**REQUEST:**
Quote, please, the line with "if shape.isNull() or", the line with "obj.parent = None", and every line between them, exactly and with nothing else.

**SOURCE EXCERPT:**

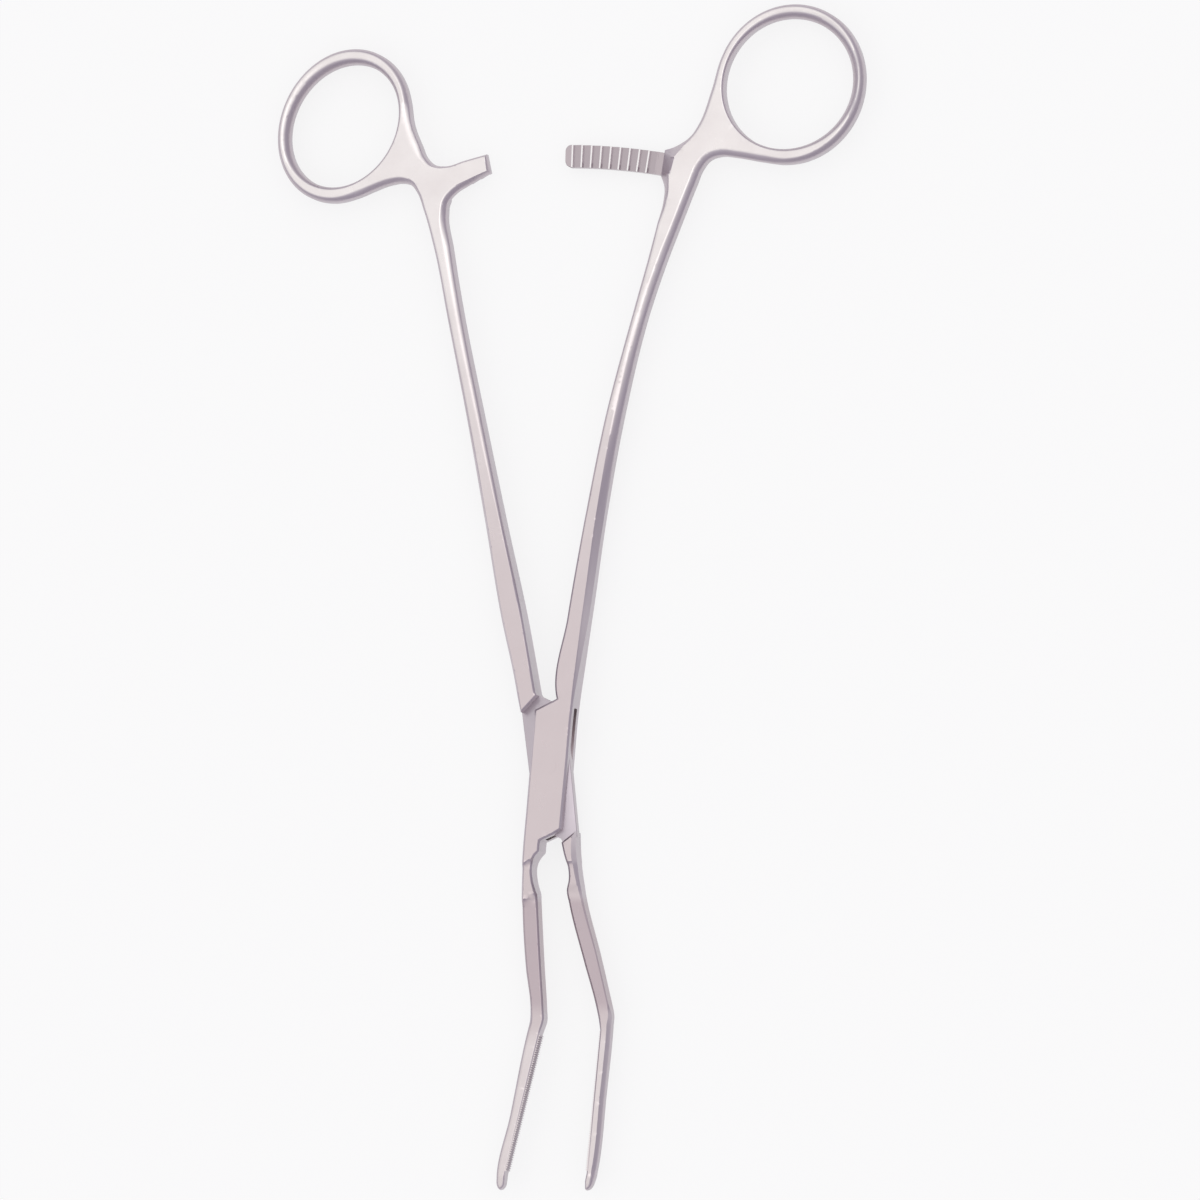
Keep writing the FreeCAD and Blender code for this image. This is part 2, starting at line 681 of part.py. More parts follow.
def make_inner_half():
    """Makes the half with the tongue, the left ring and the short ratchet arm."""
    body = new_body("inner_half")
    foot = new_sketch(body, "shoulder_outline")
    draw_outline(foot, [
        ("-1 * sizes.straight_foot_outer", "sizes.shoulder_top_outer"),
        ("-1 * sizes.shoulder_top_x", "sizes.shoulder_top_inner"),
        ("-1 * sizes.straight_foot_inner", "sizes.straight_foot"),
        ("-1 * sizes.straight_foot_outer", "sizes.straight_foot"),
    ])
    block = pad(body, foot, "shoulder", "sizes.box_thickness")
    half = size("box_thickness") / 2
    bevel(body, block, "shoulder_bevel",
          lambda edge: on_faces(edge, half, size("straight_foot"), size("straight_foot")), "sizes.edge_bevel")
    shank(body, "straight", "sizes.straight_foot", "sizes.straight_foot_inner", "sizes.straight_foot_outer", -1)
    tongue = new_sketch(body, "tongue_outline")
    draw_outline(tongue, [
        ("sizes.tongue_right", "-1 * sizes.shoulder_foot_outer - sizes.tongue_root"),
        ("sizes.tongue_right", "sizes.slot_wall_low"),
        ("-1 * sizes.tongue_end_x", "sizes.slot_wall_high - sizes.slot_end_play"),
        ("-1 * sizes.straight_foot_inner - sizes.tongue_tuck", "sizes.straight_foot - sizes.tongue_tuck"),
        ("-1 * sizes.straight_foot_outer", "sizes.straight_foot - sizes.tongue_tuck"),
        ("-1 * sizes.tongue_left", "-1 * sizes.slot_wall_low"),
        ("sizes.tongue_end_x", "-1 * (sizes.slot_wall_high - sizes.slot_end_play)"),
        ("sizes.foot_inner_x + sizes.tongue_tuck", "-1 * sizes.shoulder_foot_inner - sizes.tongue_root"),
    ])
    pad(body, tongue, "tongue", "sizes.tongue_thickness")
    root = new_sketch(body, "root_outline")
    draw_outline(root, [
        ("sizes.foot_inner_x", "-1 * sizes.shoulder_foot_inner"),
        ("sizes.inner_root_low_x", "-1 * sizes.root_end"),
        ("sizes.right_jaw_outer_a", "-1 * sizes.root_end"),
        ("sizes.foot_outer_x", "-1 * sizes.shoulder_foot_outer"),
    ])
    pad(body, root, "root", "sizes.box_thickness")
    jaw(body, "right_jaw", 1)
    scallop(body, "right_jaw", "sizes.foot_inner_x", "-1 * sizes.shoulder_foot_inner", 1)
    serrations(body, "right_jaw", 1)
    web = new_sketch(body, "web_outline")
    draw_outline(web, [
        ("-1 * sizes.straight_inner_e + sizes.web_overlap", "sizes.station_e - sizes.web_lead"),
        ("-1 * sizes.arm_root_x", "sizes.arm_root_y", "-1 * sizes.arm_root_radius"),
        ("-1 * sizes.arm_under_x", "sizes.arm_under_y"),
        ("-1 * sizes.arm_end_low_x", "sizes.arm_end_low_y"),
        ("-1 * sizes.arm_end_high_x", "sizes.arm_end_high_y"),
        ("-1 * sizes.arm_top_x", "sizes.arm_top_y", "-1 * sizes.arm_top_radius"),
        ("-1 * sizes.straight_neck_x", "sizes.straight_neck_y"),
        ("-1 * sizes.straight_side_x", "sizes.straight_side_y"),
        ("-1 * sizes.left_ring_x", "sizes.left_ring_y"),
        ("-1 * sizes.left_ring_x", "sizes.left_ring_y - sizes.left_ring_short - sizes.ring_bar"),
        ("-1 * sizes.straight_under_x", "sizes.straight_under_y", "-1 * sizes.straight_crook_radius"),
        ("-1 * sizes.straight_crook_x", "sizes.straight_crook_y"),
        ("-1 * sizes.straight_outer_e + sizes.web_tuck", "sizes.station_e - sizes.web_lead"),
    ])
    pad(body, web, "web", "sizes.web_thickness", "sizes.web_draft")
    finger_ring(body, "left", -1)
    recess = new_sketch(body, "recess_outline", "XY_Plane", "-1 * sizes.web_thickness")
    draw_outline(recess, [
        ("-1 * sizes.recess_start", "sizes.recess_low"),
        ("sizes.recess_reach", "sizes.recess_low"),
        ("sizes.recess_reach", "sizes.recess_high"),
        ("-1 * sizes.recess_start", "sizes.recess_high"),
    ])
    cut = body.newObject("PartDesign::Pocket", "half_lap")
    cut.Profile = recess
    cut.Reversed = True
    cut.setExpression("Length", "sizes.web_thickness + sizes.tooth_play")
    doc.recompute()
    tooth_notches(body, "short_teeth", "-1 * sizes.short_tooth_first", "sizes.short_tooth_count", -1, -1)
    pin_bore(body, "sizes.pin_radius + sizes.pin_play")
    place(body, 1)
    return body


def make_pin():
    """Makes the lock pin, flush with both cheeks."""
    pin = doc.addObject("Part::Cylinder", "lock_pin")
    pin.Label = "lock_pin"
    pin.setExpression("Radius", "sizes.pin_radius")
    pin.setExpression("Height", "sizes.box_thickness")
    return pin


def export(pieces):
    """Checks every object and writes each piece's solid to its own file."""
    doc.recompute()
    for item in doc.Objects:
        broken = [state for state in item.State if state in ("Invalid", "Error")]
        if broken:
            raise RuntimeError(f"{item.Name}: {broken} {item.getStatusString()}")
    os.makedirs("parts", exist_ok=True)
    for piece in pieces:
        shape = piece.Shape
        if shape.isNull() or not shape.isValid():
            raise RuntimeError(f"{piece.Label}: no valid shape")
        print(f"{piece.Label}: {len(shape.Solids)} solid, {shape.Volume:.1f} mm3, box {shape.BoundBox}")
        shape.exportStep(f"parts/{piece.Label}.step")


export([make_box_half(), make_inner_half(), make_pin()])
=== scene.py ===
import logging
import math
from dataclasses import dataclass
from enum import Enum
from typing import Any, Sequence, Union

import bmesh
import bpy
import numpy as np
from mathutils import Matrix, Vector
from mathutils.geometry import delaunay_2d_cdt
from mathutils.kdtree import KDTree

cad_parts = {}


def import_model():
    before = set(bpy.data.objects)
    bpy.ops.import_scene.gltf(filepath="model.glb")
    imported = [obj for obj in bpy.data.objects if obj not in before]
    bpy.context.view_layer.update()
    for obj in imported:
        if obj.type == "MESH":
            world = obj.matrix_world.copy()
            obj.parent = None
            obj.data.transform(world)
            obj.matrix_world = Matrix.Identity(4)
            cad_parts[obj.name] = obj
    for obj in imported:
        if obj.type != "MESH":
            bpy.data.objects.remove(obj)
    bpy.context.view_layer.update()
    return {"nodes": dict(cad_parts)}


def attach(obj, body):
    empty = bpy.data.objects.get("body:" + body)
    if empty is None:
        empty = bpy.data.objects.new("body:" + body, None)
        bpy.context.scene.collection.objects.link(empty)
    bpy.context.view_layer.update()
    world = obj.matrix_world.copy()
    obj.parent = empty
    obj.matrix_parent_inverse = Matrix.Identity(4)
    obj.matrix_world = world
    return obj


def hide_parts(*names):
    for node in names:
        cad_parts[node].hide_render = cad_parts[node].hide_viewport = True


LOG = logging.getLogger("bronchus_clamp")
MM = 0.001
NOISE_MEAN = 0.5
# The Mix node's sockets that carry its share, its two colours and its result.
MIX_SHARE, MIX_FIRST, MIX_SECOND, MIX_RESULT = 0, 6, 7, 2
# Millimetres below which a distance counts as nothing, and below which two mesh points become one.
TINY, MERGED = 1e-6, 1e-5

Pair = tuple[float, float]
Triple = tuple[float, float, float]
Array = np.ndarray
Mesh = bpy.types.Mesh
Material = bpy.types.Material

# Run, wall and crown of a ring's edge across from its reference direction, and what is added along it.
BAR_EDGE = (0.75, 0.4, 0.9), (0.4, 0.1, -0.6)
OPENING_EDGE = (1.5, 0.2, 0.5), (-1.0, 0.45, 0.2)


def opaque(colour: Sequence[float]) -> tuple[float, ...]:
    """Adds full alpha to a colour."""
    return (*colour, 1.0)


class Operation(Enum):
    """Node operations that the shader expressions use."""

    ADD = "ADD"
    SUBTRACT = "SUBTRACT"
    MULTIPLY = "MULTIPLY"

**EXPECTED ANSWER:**
        if shape.isNull() or not shape.isValid():
            raise RuntimeError(f"{piece.Label}: no valid shape")
        print(f"{piece.Label}: {len(shape.Solids)} solid, {shape.Volume:.1f} mm3, box {shape.BoundBox}")
        shape.exportStep(f"parts/{piece.Label}.step")


export([make_box_half(), make_inner_half(), make_pin()])
=== scene.py ===
import logging
import math
from dataclasses import dataclass
from enum import Enum
from typing import Any, Sequence, Union

import bmesh
import bpy
import numpy as np
from mathutils import Matrix, Vector
from mathutils.geometry import delaunay_2d_cdt
from mathutils.kdtree import KDTree

cad_parts = {}


def import_model():
    before = set(bpy.data.objects)
    bpy.ops.import_scene.gltf(filepath="model.glb")
    imported = [obj for obj in bpy.data.objects if obj not in before]
    bpy.context.view_layer.update()
    for obj in imported:
        if obj.type == "MESH":
            world = obj.matrix_world.copy()
            obj.parent = None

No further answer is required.